Belgio, co ty??

Podsumowanie grupy F na MŚ 2022

W grupie F doszło do nie lada sensacji. Belgia to brązowy medalista Mistrzostw Świata sprzed czterech lat. W Katarze drużyna ta była jednak cieniem dla samej siebie. Podopieczni Roberto Martineza odpadli z rozgrywek, czego wielu ekspertów się nie spodziewało. W dalszej fazie zameldują się Marokańczycy i Chorwaci.

Grupa F na Mundialu 2022 – podsumowanie wyników

Faza grupowa była niemiłym zaskoczeniem nie tylko dla Niemców. Z turniejem Mistrzostw Świata pożegnali się też Belgowie. To brązowi medaliści ostatniego Mundialu. Czerwone Diabły w Katarze byli dalecy od optymalnej formy. Wygrana z Kanadą to jedyne zwycięstwo, jakie odnieśli. Następnie ulegli z Marokiem, a w ostatniej serii gier tylko zremisowali z Chorwacją.

W grupie F niespodziewanie najlepiej spisało się Maroko. To analogiczna sytuacja do tego, co wydarzyło się w grupie E. Afrykanie zgromadzili więcej punktów niż chociażby wicemistrzowie świata, czyli Chorwaci. Zespół ten jednak zdołał awansować do fazy pucharowej kosztem właśnie Belgii i Kanady.

  1. Maroko – 7 punktów
  2. Chorwacja – 5 punktów
  3. Belgia – 4 punkty
  4. Kanada – 0 punktów

Belgia – koniec ery

Po odpadnięciu z Mistrzostw Świata z kadrą Belgii pożegnał się aktualny trener, Roberto Martinez. Hiszpański szkoleniowiec prowadził tą reprezentację od 2014 roku. W tym czasie zdobył brązowy medal na Mundialu 2018. Po porażce z Marokiem w 2. kolejce media donosiły o tym, że doszło do sprzeczki w szatni. Wokół belgijskiej kadry pojawiło się wiele negatywnych informacji. Mimo to w ostatniej serii ekipa ta miała sporo sytuacji, żeby pokonać Chorwację. Zawiódł jednak ten, na którego głównie liczono. Romelu Lukaku po wejściu na boisko miał kilka klarownych sytuacji, ale żadnej nie zdołał zamienić na gola. Tym samym Belgia nie zdołała wywalczyć awansu do 1/8 finału.

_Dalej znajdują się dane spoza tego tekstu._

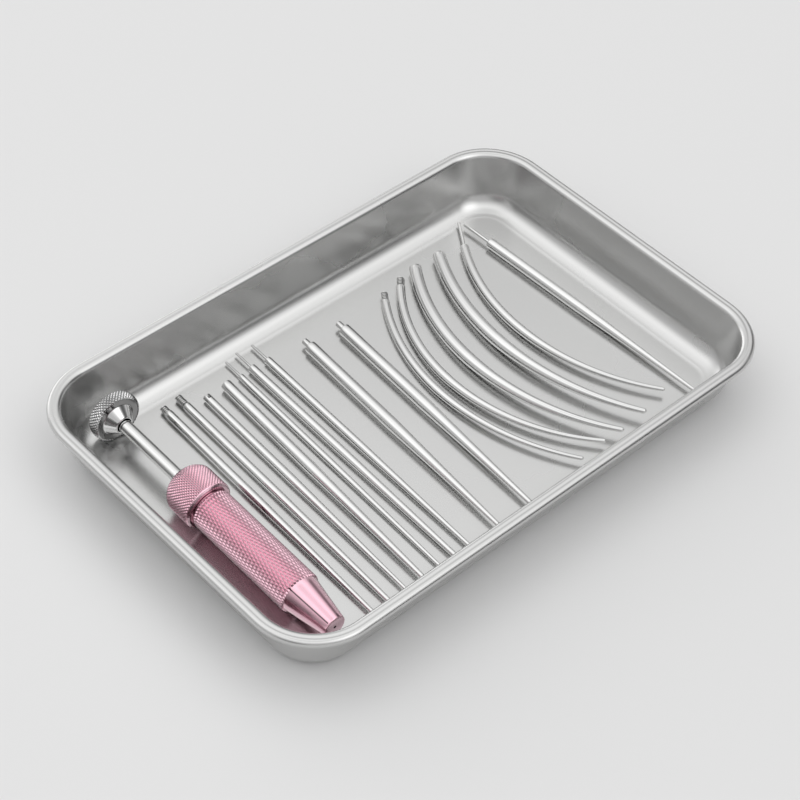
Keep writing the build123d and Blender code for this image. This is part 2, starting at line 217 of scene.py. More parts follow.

Maroko, czyli gra z polotem

Piłkarze Maroka już w pierwszym spotkaniu przeciwko Chorwacji pokazali, że na Mundialu w Katarze mogą być czarnym koniem. Najpierw zremisowali z aktualnym wicemistrzem świata, a następnie uporali się z brązowymi medalistami, Belgami. Stało się jasne, że Maroko ma apetyt na więcej. Ekipa ta postawiła kropkę na “i” w pojedynku z Kanadą. Awans do 1/8 finału to jeden z największych sukcesów dla tej reprezentacji.

Chorwacja – stopniowo do celu

Chorwaci już cztery lata temu udowodnili, że potrafią być cierpliwi. Taka taktyka doprowadziła ich do wicemistrzostwa świata. W grupie F również zagrali przede wszystkim na wynik. Dwa remisy i wygrana nad Kanadą wystarczyły, żeby zameldować się w 1/8 finału. Wciąż głównym motorem napędowym tej ekipy jest doświadczony Luka Modrić. Dobrze na tym turnieju spisuje się też środkowy napastnik, Andrej Kramaric, który zdobył dwa gole.

Kanada płaci frycowe

Kanadyjczyków długo nie było na Mundialu, a selekcjoner tej reprezentacji przekonywał, że w Katarze będą chcieli zaprezentować to, co mają najlepszego. Trzeba przyznać, że wrażenie artystyczne było dobre. Kanada grała ofensywnie stosując wysoki pressing. Zespół ten był bliski remisu, a nawet wygranej z Belgią. Brak skuteczności to główna zmora Kanadyjczyków. Z kolei Mundial nie wybacza prostych błędów. W efekcie Kanada nie zdobyła ani jednego punktu w grupie F.

Z kim w 1/8 finału?

Zwycięzca grupy F, czyli Maroko 6 grudnia podejmie Hiszpanię. Z kolei Chorwacja stanie dzień wcześniej przeciwko Japonii.